=== Your goal ===
Find the lines that hold the word "slide" and return them.
⟨
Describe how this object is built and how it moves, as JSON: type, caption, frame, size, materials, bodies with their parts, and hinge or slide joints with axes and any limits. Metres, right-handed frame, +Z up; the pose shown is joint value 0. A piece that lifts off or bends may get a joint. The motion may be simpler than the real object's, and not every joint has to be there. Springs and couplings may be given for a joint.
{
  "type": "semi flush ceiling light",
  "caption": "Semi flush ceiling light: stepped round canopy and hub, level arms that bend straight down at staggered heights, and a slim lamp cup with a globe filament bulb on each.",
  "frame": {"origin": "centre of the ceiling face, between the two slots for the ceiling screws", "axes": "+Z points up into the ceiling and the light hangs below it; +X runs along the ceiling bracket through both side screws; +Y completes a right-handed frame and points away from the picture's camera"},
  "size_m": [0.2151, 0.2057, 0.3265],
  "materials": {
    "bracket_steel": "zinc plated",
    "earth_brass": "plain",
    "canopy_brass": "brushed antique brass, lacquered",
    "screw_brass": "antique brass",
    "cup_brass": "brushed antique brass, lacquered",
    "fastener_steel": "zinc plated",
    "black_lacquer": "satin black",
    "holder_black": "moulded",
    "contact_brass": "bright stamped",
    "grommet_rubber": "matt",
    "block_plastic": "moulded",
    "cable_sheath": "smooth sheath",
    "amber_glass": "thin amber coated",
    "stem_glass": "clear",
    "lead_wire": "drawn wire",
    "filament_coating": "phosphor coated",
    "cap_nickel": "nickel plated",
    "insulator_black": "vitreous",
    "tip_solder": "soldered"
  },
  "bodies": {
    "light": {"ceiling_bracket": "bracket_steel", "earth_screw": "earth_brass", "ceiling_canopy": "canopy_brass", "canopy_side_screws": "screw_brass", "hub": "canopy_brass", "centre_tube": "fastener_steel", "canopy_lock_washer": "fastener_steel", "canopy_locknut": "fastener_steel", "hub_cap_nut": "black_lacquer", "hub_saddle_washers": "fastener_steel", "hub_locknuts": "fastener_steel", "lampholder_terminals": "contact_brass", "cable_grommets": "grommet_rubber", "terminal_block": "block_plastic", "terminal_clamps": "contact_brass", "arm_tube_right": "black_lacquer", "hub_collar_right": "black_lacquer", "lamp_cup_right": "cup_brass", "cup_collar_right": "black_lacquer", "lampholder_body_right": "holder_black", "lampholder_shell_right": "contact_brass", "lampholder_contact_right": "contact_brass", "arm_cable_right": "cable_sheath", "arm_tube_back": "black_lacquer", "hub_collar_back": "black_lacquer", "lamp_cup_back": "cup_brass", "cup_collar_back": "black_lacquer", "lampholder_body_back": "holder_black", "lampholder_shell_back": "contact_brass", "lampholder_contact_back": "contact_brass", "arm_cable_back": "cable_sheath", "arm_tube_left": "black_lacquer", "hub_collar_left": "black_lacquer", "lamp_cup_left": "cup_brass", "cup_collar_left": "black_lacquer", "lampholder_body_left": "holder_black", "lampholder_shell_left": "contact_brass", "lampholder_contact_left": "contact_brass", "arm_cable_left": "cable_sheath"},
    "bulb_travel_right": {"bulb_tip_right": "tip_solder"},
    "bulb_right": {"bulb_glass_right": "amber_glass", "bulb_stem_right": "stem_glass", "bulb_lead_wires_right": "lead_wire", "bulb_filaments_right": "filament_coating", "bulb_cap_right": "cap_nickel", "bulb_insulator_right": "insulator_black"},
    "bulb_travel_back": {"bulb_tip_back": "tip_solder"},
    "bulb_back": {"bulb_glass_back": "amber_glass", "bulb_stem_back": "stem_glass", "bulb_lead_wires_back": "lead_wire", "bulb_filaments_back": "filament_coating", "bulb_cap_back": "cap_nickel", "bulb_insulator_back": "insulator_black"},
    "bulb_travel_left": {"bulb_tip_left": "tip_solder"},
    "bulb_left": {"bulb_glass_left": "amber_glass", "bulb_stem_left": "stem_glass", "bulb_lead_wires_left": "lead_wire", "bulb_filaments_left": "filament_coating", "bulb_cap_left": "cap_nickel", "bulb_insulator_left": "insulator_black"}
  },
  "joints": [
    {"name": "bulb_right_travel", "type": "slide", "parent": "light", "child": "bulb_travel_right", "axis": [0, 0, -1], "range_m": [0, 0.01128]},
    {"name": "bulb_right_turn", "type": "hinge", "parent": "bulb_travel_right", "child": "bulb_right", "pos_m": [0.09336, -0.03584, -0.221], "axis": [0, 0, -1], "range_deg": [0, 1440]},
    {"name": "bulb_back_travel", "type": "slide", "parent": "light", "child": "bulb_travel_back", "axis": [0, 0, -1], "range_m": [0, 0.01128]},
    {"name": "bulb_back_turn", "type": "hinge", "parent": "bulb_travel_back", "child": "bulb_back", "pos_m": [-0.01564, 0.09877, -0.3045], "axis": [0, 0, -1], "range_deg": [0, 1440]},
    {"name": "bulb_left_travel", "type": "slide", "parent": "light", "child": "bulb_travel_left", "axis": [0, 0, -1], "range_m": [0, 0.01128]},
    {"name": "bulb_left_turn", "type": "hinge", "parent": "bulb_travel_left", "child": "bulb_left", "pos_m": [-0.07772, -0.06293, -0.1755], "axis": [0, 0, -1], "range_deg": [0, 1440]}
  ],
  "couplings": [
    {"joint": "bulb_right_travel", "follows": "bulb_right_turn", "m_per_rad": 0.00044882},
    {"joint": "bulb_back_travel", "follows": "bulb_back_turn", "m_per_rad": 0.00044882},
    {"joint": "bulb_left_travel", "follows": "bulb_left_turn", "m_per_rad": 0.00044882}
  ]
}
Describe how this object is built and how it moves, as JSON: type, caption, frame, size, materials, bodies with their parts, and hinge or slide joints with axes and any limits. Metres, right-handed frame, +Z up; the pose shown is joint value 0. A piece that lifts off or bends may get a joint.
⟩
=== Written response ===
Describe how this object is built and how it moves, as JSON: type, caption, frame, size, materials, bodies with their parts, and hinge or slide joints with axes and any limits. Metres, right-handed frame, +Z up; the pose shown is joint value 0. A piece that lifts off or bends may get a joint. The motion may be simpler than the real object's, and not every joint has to be there. Springs and couplings may be given for a joint.
    {"name": "bulb_right_travel", "type": "slide", "parent": "light", "child": "bulb_travel_right", "axis": [0, 0, -1], "range_m": [0, 0.01128]},
    {"name": "bulb_back_travel", "type": "slide", "parent": "light", "child": "bulb_travel_back", "axis": [0, 0, -1], "range_m": [0, 0.01128]},
    {"name": "bulb_left_travel", "type": "slide", "parent": "light", "child": "bulb_travel_left", "axis": [0, 0, -1], "range_m": [0, 0.01128]},
Describe how this object is built and how it moves, as JSON: type, caption, frame, size, materials, bodies with their parts, and hinge or slide joints with axes and any limits. Metres, right-handed frame, +Z up; the pose shown is joint value 0. A piece that lifts off or bends may get a joint.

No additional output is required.